═════ STORED DATA

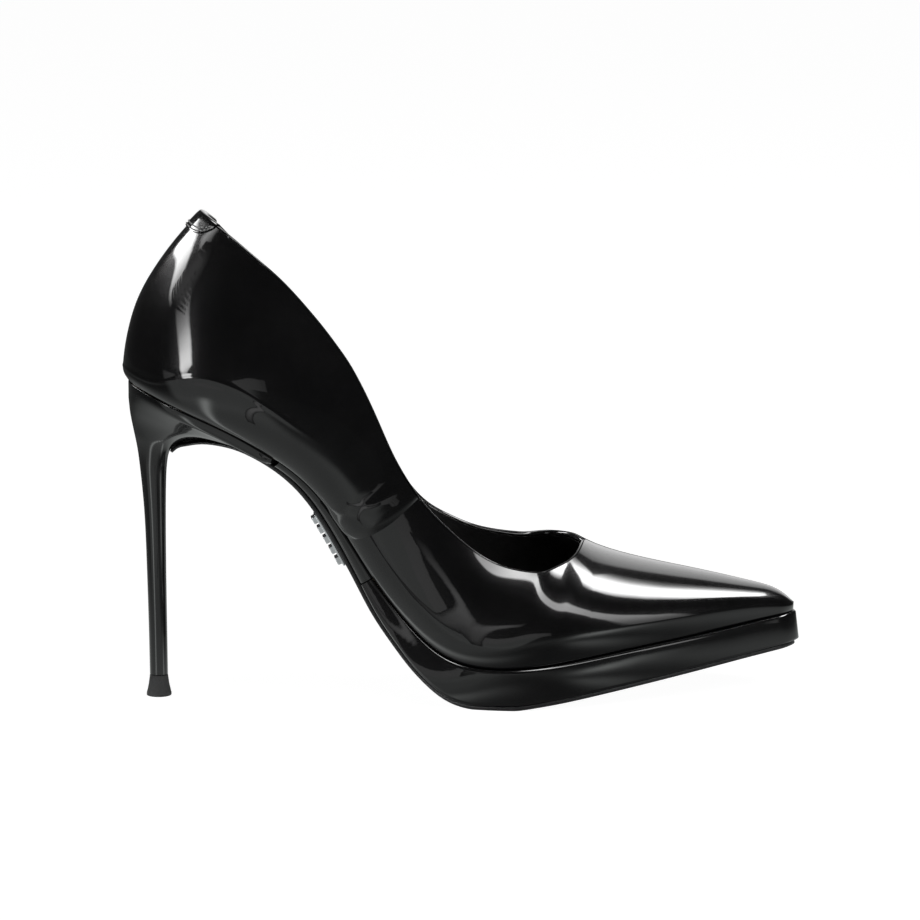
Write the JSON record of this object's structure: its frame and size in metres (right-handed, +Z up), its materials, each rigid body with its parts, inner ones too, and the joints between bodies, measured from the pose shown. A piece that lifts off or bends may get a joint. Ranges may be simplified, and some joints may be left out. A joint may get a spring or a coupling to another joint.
{
  "type": "high heel shoe",
  "caption": "Right-foot platform stiletto pump in black patent leather with a pointed toe, high quarters rising to a back peak and a low-cut topline.",
  "frame": {"origin": "centre of the shoe's box at floor level", "axes": "+X from heel to toe, +Y toward the inner side of the foot, +Z up from the floor"},
  "size_m": [0.2324, 0.0802, 0.1671],
  "materials": {
    "patent_leather": "high gloss black patent",
    "lining_leather": "smooth black lining leather, satin",
    "stiffener": "impregnated fibre stiffener, matt",
    "insole_fibre": "pressed fibre insole board, matt",
    "foam": "soft latex foam pad, matt",
    "cork_filler": "cork and resin, matt",
    "spring_steel": "brushed",
    "heel_plastic": "moulded plastic, satin",
    "tip_rubber": "hard polyurethane, matt",
    "outsole_leatherboard": "coated black sole leather, semi-gloss",
    "ornament_metal": "polished"
  },
  "bodies": {
    "root": {"quarter_outer_side": "patent_leather", "quarter_inner_side": "patent_leather", "vamp": "patent_leather", "quarter_lining_outer_side": "lining_leather", "quarter_lining_inner_side": "lining_leather", "vamp_lining": "lining_leather", "heel_counter": "stiffener", "toe_puff": "stiffener", "vamp_topline_binding": "patent_leather", "quarter_topline_binding": "patent_leather", "forefoot_filler": "cork_filler", "sock_lining": "lining_leather", "heel_pad": "foam", "forefoot_pad": "foam", "platform_cover": "patent_leather", "platform_core": "cork_filler", "heel_cover": "patent_leather", "heel_rod": "spring_steel", "heel_tip_pin": "spring_steel", "heel_tip": "tip_rubber", "heel_screw": "spring_steel", "heel_nail_1": "spring_steel", "heel_nail_2": "spring_steel", "heel_nail_3": "spring_steel", "heel_nail_4": "spring_steel", "insole_board": "insole_fibre", "steel_shank": "spring_steel", "heel_core": "heel_plastic", "sole_ornament": "ornament_metal", "waist_cover": "patent_leather", "outsole": "outsole_leatherboard", "back_tab": "patent_leather"}
  },
  "joints": []
}
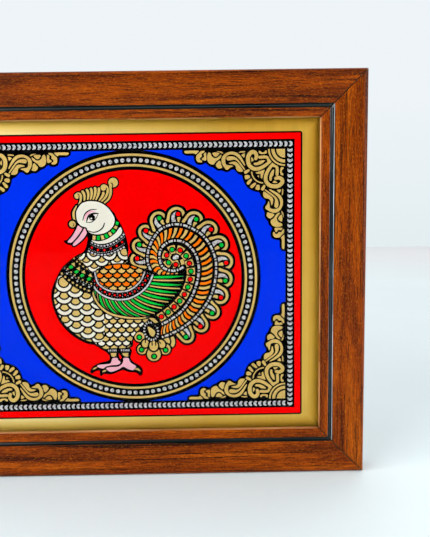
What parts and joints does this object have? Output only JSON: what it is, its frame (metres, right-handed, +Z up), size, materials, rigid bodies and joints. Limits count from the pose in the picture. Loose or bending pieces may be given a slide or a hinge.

══════════

▶ **WHAT NEEDS TO BE DONE**
Output the data above exactly, please, line for line.

▶ **THE SOLUTION**
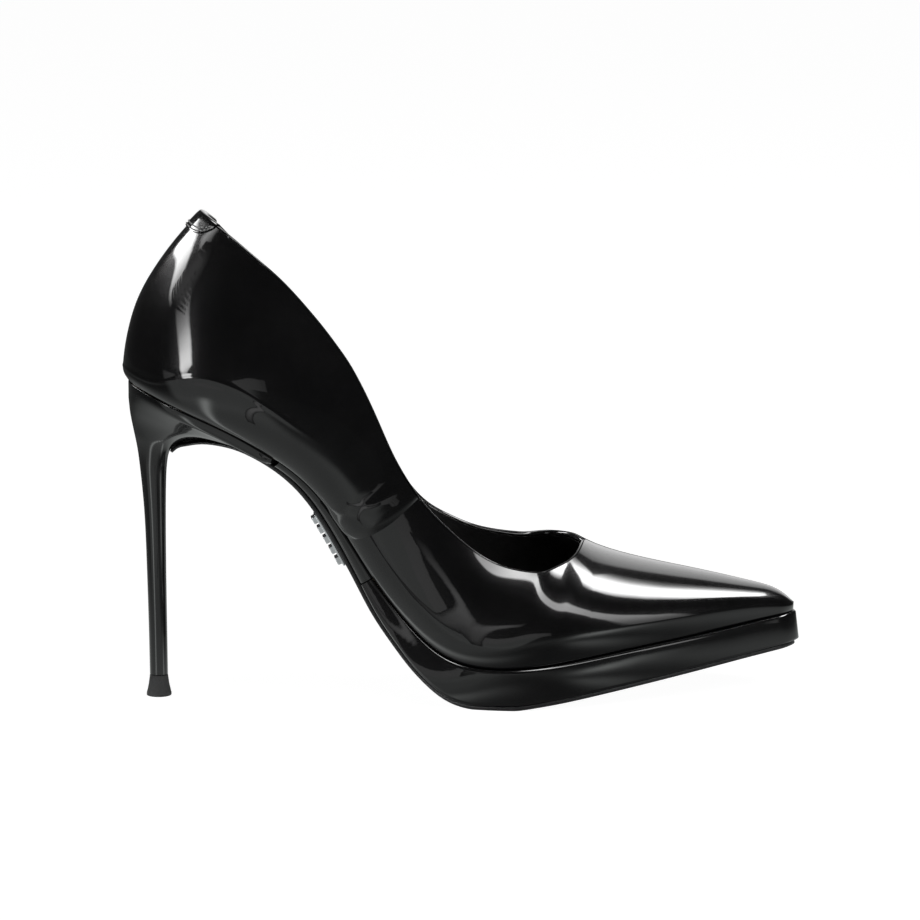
Write the JSON record of this object's structure: its frame and size in metres (right-handed, +Z up), its materials, each rigid body with its parts, inner ones too, and the joints between bodies, measured from the pose shown. A piece that lifts off or bends may get a joint. Ranges may be simplified, and some joints may be left out. A joint may get a spring or a coupling to another joint.
{
  "type": "high heel shoe",
  "caption": "Right-foot platform stiletto pump in black patent leather with a pointed toe, high quarters rising to a back peak and a low-cut topline.",
  "frame": {"origin": "centre of the shoe's box at floor level", "axes": "+X from heel to toe, +Y toward the inner side of the foot, +Z up from the floor"},
  "size_m": [0.2324, 0.0802, 0.1671],
  "materials": {
    "patent_leather": "high gloss black patent",
    "lining_leather": "smooth black lining leather, satin",
    "stiffener": "impregnated fibre stiffener, matt",
    "insole_fibre": "pressed fibre insole board, matt",
    "foam": "soft latex foam pad, matt",
    "cork_filler": "cork and resin, matt",
    "spring_steel": "brushed",
    "heel_plastic": "moulded plastic, satin",
    "tip_rubber": "hard polyurethane, matt",
    "outsole_leatherboard": "coated black sole leather, semi-gloss",
    "ornament_metal": "polished"
  },
  "bodies": {
    "root": {"quarter_outer_side": "patent_leather", "quarter_inner_side": "patent_leather", "vamp": "patent_leather", "quarter_lining_outer_side": "lining_leather", "quarter_lining_inner_side": "lining_leather", "vamp_lining": "lining_leather", "heel_counter": "stiffener", "toe_puff": "stiffener", "vamp_topline_binding": "patent_leather", "quarter_topline_binding": "patent_leather", "forefoot_filler": "cork_filler", "sock_lining": "lining_leather", "heel_pad": "foam", "forefoot_pad": "foam", "platform_cover": "patent_leather", "platform_core": "cork_filler", "heel_cover": "patent_leather", "heel_rod": "spring_steel", "heel_tip_pin": "spring_steel", "heel_tip": "tip_rubber", "heel_screw": "spring_steel", "heel_nail_1": "spring_steel", "heel_nail_2": "spring_steel", "heel_nail_3": "spring_steel", "heel_nail_4": "spring_steel", "insole_board": "insole_fibre", "steel_shank": "spring_steel", "heel_core": "heel_plastic", "sole_ornament": "ornament_metal", "waist_cover": "patent_leather", "outsole": "outsole_leatherboard", "back_tab": "patent_leather"}
  },
  "joints": []
}
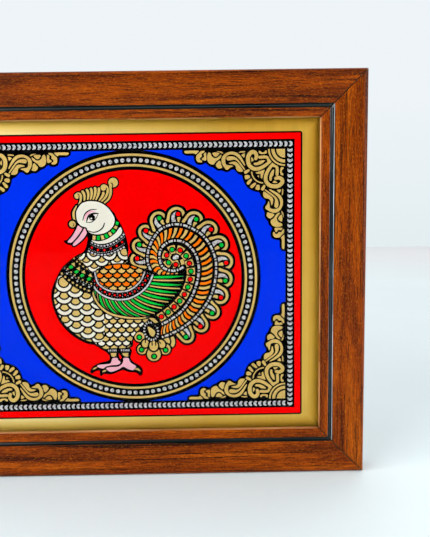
What parts and joints does this object have? Output only JSON: what it is, its frame (metres, right-handed, +Z up), size, materials, rigid bodies and joints. Limits count from the pose in the picture. Loose or bending pieces may be given a slide or a hinge.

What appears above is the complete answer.